The court also ruled that subjective views could not influence an assessment of whether the crime is worse, equal or lesser than the threatened danger to the criminal since "fundamental principles of the criminal law" would be sacrificed. In this case, the rights of the disabled, based on section 15 of the Charter, were considered to be the important factor in considering how serious the crime was. The court had difficulties in deciding whether any emergency could justify homicide, and at any rate, found Tracy's death was worse than the pain Tracy might have felt during life.

===Jury nullification===
The court went on to reject the argument that the trial was unfair because the chances of jury nullification were impaired by the judge. As the court argued, there is no right to a trial in which one's chances of jury nullification are not impaired. Indeed, the justice system is not supposed to advocate jury nullification.
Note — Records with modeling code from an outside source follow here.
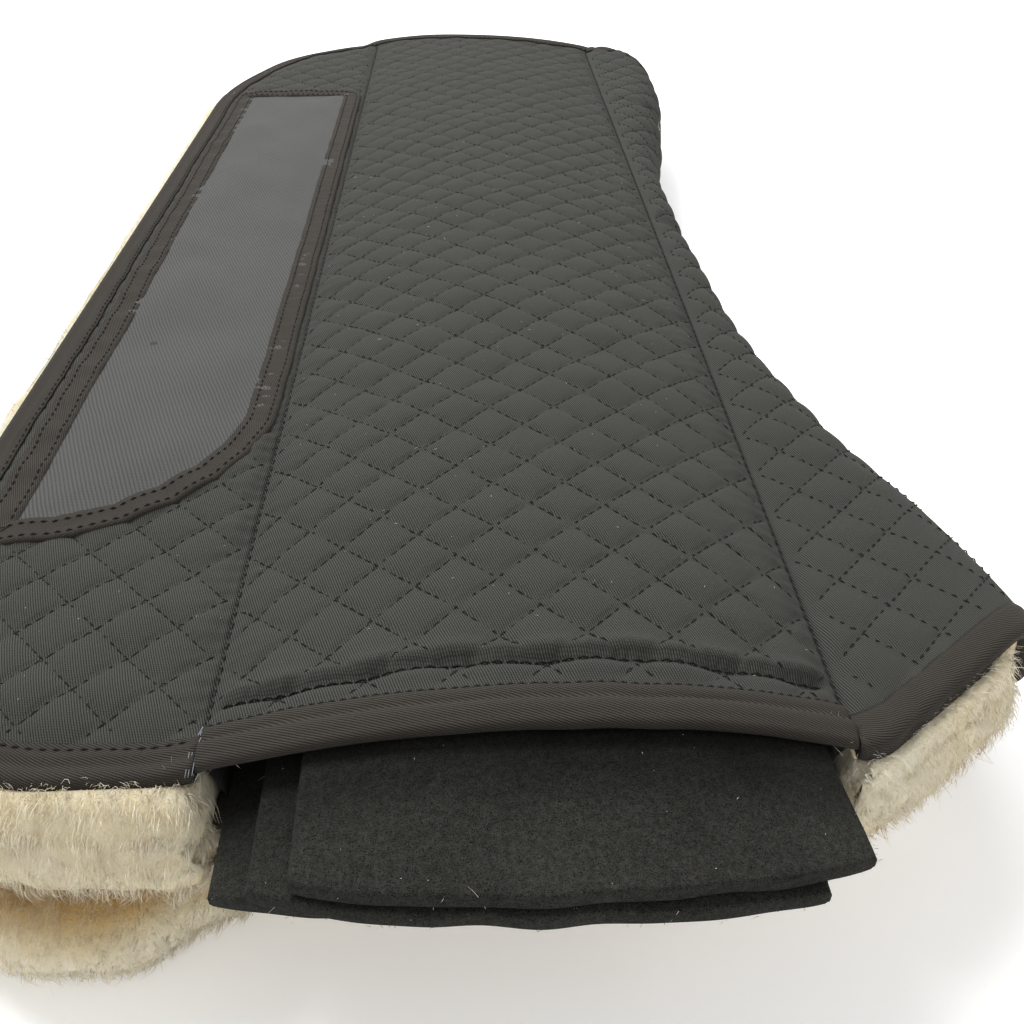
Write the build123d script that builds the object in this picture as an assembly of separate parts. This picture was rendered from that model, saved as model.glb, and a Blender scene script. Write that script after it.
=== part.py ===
"""Sheepskin-lined saddle pad, folded in half along its spine, with felt shims in its upper pocket.

X runs from the flap side to the spine, Y along the pad away from the pocket mouth, Z up. Each half is
drawn outer face up. The lower half is turned over, so that the wool of the two halves meets in the middle.
"""
import os
from math import atan2, cos, sin

from build123d import *

# ---- driving dimensions, millimetres ----
HALF_THICKNESS = 34.0        # one half, from the middle plane to its flat outer face
MID_GAP = 0.3                # free space between the wool of the two halves
TWILL = 1.2                  # depth of each layer's underside below the outer face
WADDING = 4.0
LINING = 5.0
HIDE = 7.5
FOLD_RADIUS = 20.0           # the cover's bend round the spine fold
TAPE = 0.8                   # thickness of the tapes and of the patch
TAPE_WIDTH = 9.0
MOUTH_TAPE_WIDTH = 7.0
THREAD = 0.4                 # height that a row of stitches stands up
THREAD_WIDTH = 0.8
WOOL_BULGE = 8.0             # how far the wool swells out past a cut edge
WOOL_BULGE_TOP = 9.0         # and how far below the outer face it starts

CHANNEL_HALF = 77.5          # half the width between the two pocket seams
CHANNEL_FALL = 11.0          # how much deeper the pocket lies at its far end
CHANNEL_RUN = 640.0
POCKET_HALF = 73.0           # half the width of the space inside the pocket
POCKET_END = 641.0
CROWN_X = 5.0                # the arch is highest a little to the spine side
FLOOR_RADIUS = 400.0         # the shims and the pocket floor bow across their width
FLOOR_DEPTH = 5.0            # crown of the pocket floor below the outer face
CEILING_DROP = 4.0           # cover and wadding over the pocket, at the crown

SHIM = 4.7                   # felt thickness
SHIM_GAP = 0.3
SHIM_BACK = 590.0
SHIM_BOW = 8.0               # how far the middle of a shim's front edge stands out

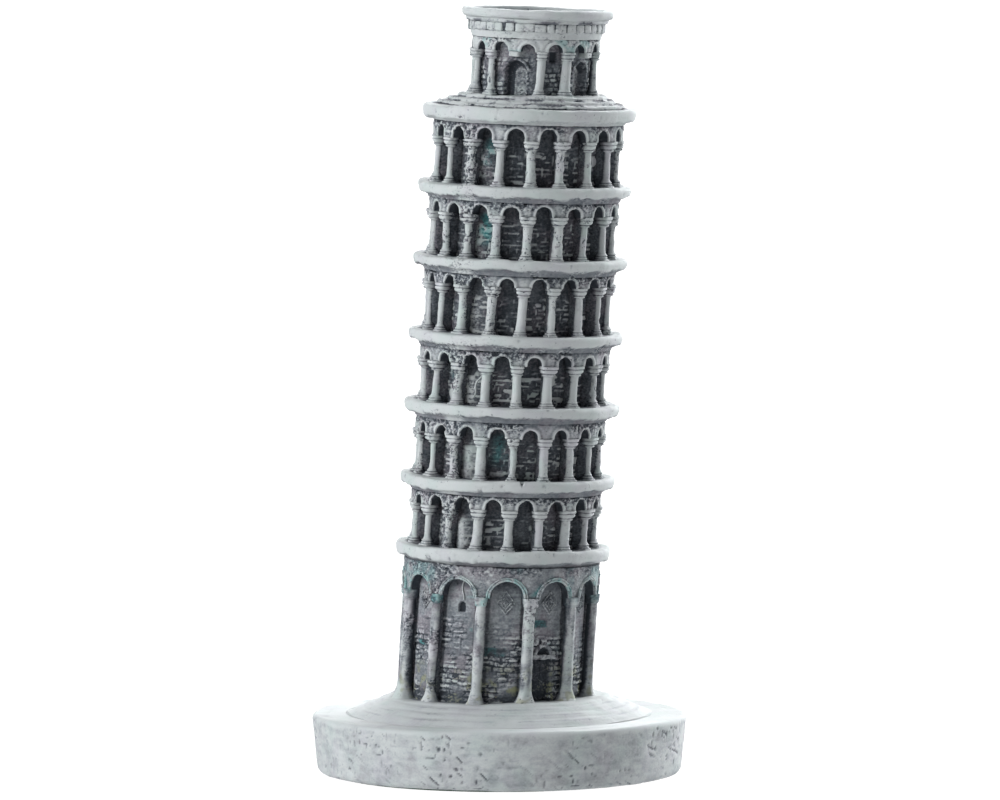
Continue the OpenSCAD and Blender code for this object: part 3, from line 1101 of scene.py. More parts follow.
def bar(
    path: Array, across: Array, out: Array, half_width: float, half_depth: float, closed: bool = False
) -> Skin:
    """A soft-edged bar laid along a path.

    Args:
        path: Points along its middle.
        across: Unit vector across it at each point.
        out: Unit vector out of the wall at each point.
        half_width: Half of its width.
        half_depth: Half of its depth.
        closed: Whether its last point joins its first.

    Returns:
        The bar's skin.
    """
    angle = np.arange(12) / 12 * TURN
    squared = (np.abs(np.cos(angle)) ** 3 + np.abs(np.sin(angle)) ** 3) ** (-1 / 3)
    wide = (half_width * squared * np.cos(angle))[None, :, None]
    deep = (half_depth * squared * np.sin(angle))[None, :, None]
    points = path[:, None, :] + across[:, None, :] * wide + out[:, None, :] * deep
    return Skin.of(points, ring=closed)


def arch_band(
    bearing: float, spring: float, radius: float, wall: float, half_width: float, depth: float
) -> Skin:
    """A raised half-round band on a round wall.

    Args:
        bearing: Bearing of the arch's middle.
        spring: Height of its centre.
        radius: Radius of the band's middle line.
        wall: Radius of the wall that it lies on.
        half_width: Half of the band's width.
        depth: How far it stands out.

    Returns:
        The band's skin in tower space.
    """
    sweep = np.linspace(math.pi, 0, max(12, int(radius * 14)))
    path, out, side = on_wall(bearing, wall, radius * np.cos(sweep), spring + radius * np.sin(sweep))
    across = side * np.cos(sweep)[:, None] + np.array([0, 0, 1.0]) * np.sin(sweep)[:, None]
    skin = bar(path, -across, out, half_width, depth)
    skin.paint = 0.74 + 0.25 * GRAIN.rough(skin.points, 1.8, 2)
    MOULD.weather(skin, 0.35 + 0.6 * float(MOULD.fault(bearing)))
    return skin


def diamond_band(
    bearing: float, middle: float, wide: float, tall: float, wall: float, half_width: float
) -> Skin:
    """A diamond-shaped frame on a round wall.

    Args:
        bearing: Bearing of its middle.
        middle: Height of its middle.
        wide: Half of its width.
        tall: Half of its height.
        wall: Radius of the wall that it lies on.
        half_width: Half of the bar's width.

    Returns:
        The frame's skin in tower space.
    """
    corners = np.array([(1, 0), (0, 1), (-1, 0), (0, -1), (1, 0)])
    turn = np.arange(40) / 10
    along = wide * np.interp(turn, np.arange(5), corners[:, 0])
    up = tall * np.interp(turn, np.arange(5), corners[:, 1])
    path, out, side = on_wall(bearing, wall, along, middle + up)
    reach = np.hypot(along, up)
    across = side * (along / reach)[:, None] + np.array([0, 0, 1.0]) * (up / reach)[:, None]
    skin = bar(path, across, out, half_width, 0.24, True)
    skin.paint = 0.50 + 0.3 * GRAIN.rough(skin.points, 1.2, 2)
    MOULD.weather(skin, 0.5)
    return skin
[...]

Moreover, the judge's apparent suggestion that the jury might have some influence in determining the sentence was not considered misleading or unfair because, while juries cannot decide sentences, they can indeed make recommendations.

===Section 12===
Finally, the court rejected the argument that the minimum ten-year sentence might be so long as to be cruel and unusual and thus unconstitutional under section 12 of the Charter. Since a section 12 test demands consideration of the seriousness of the crime, the court pointed out that the crime led to the "most serious of all possible consequences, namely, the death of the victim, Tracy Latimer". Consideration of the mens rea of the offence, therefore, guided the court to conclude that even though Latimer had been convicted of second as opposed to first-degree murder, "second-degree murder is an offence accompanied by an extremely high degree of criminal culpability".

At this point, the court, in balancing other factors in the case, namely how Mr Latimer had planned his crime and did not regret it, and conversely, how he was distressed over Tracy's condition and was otherwise respected, did not find that any of the positive factors outweighed the crime. Moreover, the court also considered the punishment valid because it might discourage others from taking similar actions.